4. Woody Herman: Jazz Hoot-Woody's Winners (Collectables CD)
"Do you really like the way this sounds?" That was a guy is one of the Alexis Park demo rooms at a CES a couple of years ago. I'd brought along a CD on which I'd carefully dubbed the "Opus de Funk" track from my Woody's Winners LP. I knew what he was referring to. Although it's a live recording, the engineer created an antiphonal "brass on the left/reeds on the right" effect. It's not natural, but not unpleasing either. And the arrangement of that particular piece definitely justifies the unusual perspective.
The charging performance by the band (fully and loudly appreciated by the audience) makes this a precious recording, the likes of which is unlikely ever to be made again.
Now this rare LP (Woody's late '60s sojourn with Columbia has been largely ignored in the CD era) has been reissued on a two-fer CD along with Herman's JAZZ HOOT from the same period.
Compared to the LP version, this CD is missing some of the deepest bass, but at least the music is out there again.
5. Josef Krips, Concertgebow Orchestra: W.A. Mozart, Symphony No. 36 in C, K.425 "Linz"; Symphony No. 21 in A, K.134 (Philips LP)
My feelings for this recording might be due to my personal history. Krips conducted the first classical concerts I ever attended. They were "young people's" concerts by the Buffalo Philharmonic--grade school field trips. But I'm going to claim that the clarity and directness of these performances would move anyone.
I'm hoping for a CD reissue.
UPDATE: The CD is out. The cover's shown above.
6. Jimmy Giuffre 3: 1961 (ECM CD)
This two CD set reissues and expands the rare Fusion and Thesis LPs that clarinetist Giuffre recorded with his working group of the time. The other 2 of the 3 were pianist Paul Bley and bassist Steve Swallow, both using acoustic instruments.
The remastered CD set is, in the words of an online review "a revelation." The music is acoustically quiet but emotionally and intellectually powerful. The sound is the best you're likely to hear and proves again, if repeated proof is necessary, that the standard CD format has nothing to apologize for.
7. Don Ellis: Out of Nowhere (Candid CD)
This group could be called the Don Ellis 3. It's the Giuffre 3 group listed above but with trumpeter Don Ellis in place of Giuffre. It was also recorded in 1961 but these are all variations on standard tunes ("Sweet and Lovely," "My Funny Valentine," "Just One of Those Things," among others) rather than original compositions as in the Giuffre set.

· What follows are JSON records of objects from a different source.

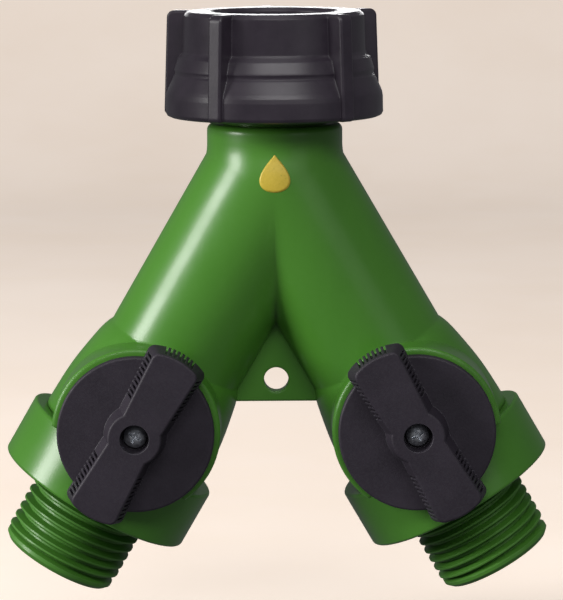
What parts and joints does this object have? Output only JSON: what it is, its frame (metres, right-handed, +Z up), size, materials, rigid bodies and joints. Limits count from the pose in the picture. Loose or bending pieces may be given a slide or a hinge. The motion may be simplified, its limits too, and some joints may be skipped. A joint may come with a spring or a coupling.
{
  "type": "hose splitter",
  "caption": "Y shaped garden hose splitter with a swivel inlet nut, two threaded outlets and quarter turn ball valves turned by round knobs with bar handles.",
  "frame": {"origin": "centre of the swivel nut's mouth, on its top plane", "axes": "+Z up along the inlet axis, out of the mouth; -Y towards the knobs; +X to the right seen from the knobs"},
  "size_m": [0.1216, 0.0556, 0.1297],
  "materials": {
    "green_plastic": "satin gloss, moulded",
    "black_nut_plastic": "satin, moulded",
    "knob_plastic": "fine matt, moulded",
    "spring_steel": "drawn",
    "washer_rubber": "matt",
    "seal_rubber": "matt",
    "seat_plastic": "waxy",
    "ball_plastic": "polished",
    "stem_plastic": "smooth",
    "screw_steel": "zinc plated"
  },
  "bodies": {
    "splitter_body": {"body": "green_plastic", "retaining_ring": "spring_steel", "inlet_washer": "washer_rubber", "outlet_fitting_left": "green_plastic", "fitting_o_ring_left": "seal_rubber", "inlet_seat_left": "seat_plastic", "outlet_seat_left": "seat_plastic", "outlet_fitting_right": "green_plastic", "fitting_o_ring_right": "seal_rubber", "inlet_seat_right": "seat_plastic", "outlet_seat_right": "seat_plastic"},
    "inlet_nut": {"swivel_nut": "black_nut_plastic"},
    "left_valve": {"knob_left": "knob_plastic", "knob_screw_left": "screw_steel", "stem_left": "stem_plastic", "stem_o_ring_left": "seal_rubber", "ball_left": "ball_plastic"},
    "right_valve": {"knob_right": "knob_plastic", "knob_screw_right": "screw_steel", "stem_right": "stem_plastic", "stem_o_ring_right": "seal_rubber", "ball_right": "ball_plastic"}
  },
  "joints": [
    {"name": "nut_spin", "type": "hinge", "parent": "splitter_body", "child": "inlet_nut", "pos_m": [0, 0, -0.0213], "axis": [0, 0, 1], "continuous": true},
    {"name": "left_valve_turn", "type": "hinge", "parent": "splitter_body", "child": "left_valve", "pos_m": [-0.03055, 0, -0.09021], "axis": [0, 1, 0], "range_deg": [0, 90]},
    {"name": "right_valve_turn", "type": "hinge", "parent": "splitter_body", "child": "right_valve", "pos_m": [0.03055, 0, -0.09021], "axis": [0, 1, 0], "range_deg": [0, 90]}
  ]
}
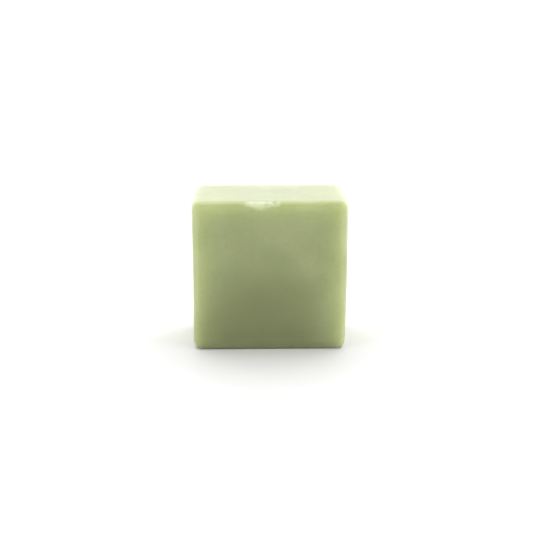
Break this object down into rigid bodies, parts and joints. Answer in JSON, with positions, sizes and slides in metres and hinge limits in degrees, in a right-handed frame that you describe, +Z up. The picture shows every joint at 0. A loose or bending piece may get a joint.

To be totally correct, we can call this the Don Ellis 1, 2, or 3 since this set has solo and duo as well as trio performances. Every reading is melodic but slightly "outside" and capable of transporting the listener to a small coffee house in the Greenwich Village of the early '60s. The sonic character is in tune with that view.
Note that the current King label import has two less tracks than the out of print Candid/da Music CD.

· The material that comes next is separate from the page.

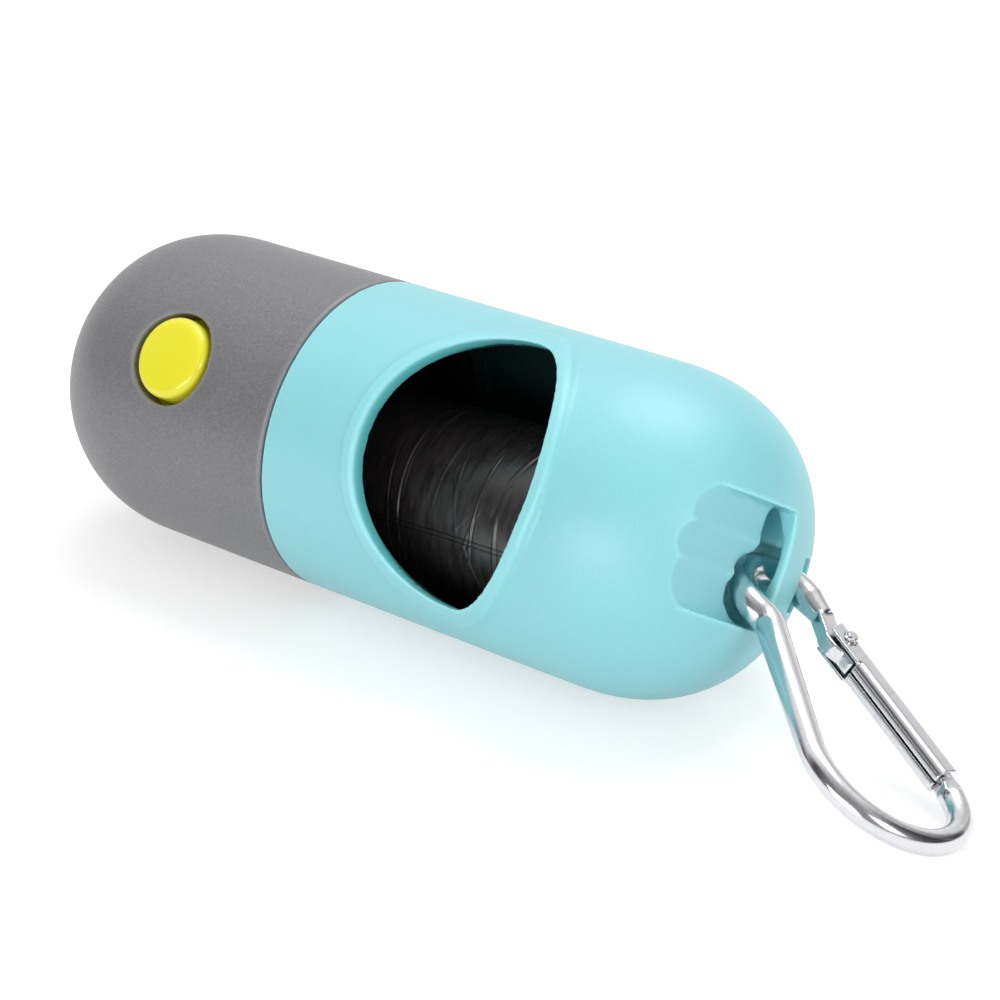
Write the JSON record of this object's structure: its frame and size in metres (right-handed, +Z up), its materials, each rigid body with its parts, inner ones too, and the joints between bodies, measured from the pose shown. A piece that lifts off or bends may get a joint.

8. Richard "Groove" Holmes: On Basie's Bandstand (Prestige CD)
This recent CD of previously unissued material will also transport the listener to the NY '60s jazz scene, but a few years later and further uptown.

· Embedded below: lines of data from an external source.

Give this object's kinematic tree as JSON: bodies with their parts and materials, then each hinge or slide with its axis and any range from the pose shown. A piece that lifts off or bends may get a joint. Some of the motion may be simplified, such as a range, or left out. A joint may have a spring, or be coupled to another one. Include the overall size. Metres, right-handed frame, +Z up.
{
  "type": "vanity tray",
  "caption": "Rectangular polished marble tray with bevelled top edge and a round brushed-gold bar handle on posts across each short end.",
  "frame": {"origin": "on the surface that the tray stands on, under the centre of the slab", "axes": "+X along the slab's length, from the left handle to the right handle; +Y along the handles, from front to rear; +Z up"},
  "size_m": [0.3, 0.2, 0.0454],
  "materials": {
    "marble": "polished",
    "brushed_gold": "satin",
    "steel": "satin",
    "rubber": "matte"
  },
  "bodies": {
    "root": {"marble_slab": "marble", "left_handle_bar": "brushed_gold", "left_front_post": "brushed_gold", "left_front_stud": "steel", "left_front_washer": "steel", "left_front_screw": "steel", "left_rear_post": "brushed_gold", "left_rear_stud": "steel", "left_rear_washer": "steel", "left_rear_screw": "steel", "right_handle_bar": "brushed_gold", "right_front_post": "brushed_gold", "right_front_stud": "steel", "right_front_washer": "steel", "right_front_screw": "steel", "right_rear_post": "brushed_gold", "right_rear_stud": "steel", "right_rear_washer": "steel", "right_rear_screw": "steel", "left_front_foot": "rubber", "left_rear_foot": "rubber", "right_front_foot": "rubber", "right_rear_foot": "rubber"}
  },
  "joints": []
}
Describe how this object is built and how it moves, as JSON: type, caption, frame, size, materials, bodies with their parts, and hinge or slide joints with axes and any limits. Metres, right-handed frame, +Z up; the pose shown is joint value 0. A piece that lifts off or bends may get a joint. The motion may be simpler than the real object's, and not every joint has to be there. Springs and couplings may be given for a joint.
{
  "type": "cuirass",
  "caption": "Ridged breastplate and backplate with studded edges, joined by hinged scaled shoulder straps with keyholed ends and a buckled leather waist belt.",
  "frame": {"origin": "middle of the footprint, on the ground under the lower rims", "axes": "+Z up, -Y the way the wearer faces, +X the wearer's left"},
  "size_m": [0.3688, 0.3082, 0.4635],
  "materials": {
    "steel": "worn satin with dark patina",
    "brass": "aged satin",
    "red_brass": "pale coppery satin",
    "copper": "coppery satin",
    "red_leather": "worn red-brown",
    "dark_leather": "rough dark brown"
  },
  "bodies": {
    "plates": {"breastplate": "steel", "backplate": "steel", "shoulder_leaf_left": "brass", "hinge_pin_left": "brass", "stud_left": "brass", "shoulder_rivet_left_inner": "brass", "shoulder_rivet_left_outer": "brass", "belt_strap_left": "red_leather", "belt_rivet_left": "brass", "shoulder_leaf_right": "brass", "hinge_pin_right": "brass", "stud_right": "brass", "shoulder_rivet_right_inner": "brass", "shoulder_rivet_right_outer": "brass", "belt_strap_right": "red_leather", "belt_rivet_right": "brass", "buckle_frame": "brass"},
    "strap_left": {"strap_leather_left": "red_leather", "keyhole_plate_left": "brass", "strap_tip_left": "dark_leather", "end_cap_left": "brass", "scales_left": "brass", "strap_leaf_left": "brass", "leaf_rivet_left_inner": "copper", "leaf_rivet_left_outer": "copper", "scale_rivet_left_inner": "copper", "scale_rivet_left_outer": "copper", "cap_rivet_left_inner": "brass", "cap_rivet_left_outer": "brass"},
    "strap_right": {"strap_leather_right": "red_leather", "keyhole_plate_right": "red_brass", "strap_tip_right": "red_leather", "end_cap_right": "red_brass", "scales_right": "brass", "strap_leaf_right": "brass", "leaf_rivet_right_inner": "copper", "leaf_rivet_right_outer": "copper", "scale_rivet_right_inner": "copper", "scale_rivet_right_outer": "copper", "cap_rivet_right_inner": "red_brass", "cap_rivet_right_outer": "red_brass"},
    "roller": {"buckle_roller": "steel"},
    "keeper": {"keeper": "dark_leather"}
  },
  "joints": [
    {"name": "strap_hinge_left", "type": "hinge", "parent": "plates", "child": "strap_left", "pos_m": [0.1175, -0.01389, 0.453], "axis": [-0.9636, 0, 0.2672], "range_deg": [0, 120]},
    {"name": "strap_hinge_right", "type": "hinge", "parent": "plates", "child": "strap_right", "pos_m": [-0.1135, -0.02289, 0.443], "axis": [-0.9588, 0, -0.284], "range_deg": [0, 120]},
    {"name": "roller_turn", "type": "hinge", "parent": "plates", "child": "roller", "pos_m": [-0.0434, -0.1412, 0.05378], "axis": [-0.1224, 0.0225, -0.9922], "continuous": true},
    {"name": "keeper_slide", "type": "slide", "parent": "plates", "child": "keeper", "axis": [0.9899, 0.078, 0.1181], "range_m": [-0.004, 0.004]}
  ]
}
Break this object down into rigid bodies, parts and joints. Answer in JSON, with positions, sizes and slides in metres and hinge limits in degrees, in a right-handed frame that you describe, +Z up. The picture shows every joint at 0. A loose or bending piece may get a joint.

Organist Holmes holds forth with a trio in a rollicking set of pop and jazz standards. The notes suggest that the sound might be a bit rough around the edges and "not as conducive to hearing on your home sound system" as Holmes' studio recordings from the same period. I say it's actually perfect--the sonic equivalent of cinema verite.
The notes also mistakenly "Rifftide," a Coleman Hawkins line on "Oh Lady Be Good" chords for a blues. So it goes.
9. Mildred Bailey (Cocktail Hour CD)
I'm going to use this beguiling two CD set to introduce you to the Cocktail Hour line from Allegro Music (http://www.allegro-music.com/cocktailhour). These bargain priced sets offer up lovingly selected performances by classic jazz/pop artists of the 20th century. You can also get themed sets of mambo, Broadway, Gershwin, Havana, and more.
The company seems to be able to find the most pristine originals to work from so the resulting CDs are eminently listenable. In the case of the Bailey set, for instance, the marvelous "and Her Alley Cats" performances absolutely sparkle in comparison to the more official versions that Columbia put out on its LP compilation in the '60s.
UPDATE: All of the Cocktail Hour sets have disappeared from the Allegro Music offerings except for sets by Bing Crosby, Mario Lanza, and Tony Martin along with a love songs compilation called Cheek to Cheek. Check eBay for a fairly generous used selection.
10. Bob Brookmeyer: Blues Hot and Cold (Verve LP)
This entry is a fond wish. I have a dubbed cassette of this wonderful LP from my distant cousin Bill. He did a careful job and the listening is pretty good, but my cassette collection isn't as readily at hand as my CDs and LPs. Yes, I could run the cassette onto an audio CD-R, but I just haven't gotten around to it.
So how about it, Polygram (or whoever owns the master now)? Let's break out the Brookmeyer.
UPDATE: Forget Polygram. Lonehill put it out with Brookmeyer's 7 x Wilder in the same CD. I hope they're paying Brookmeyer. Check Amazon or eBay.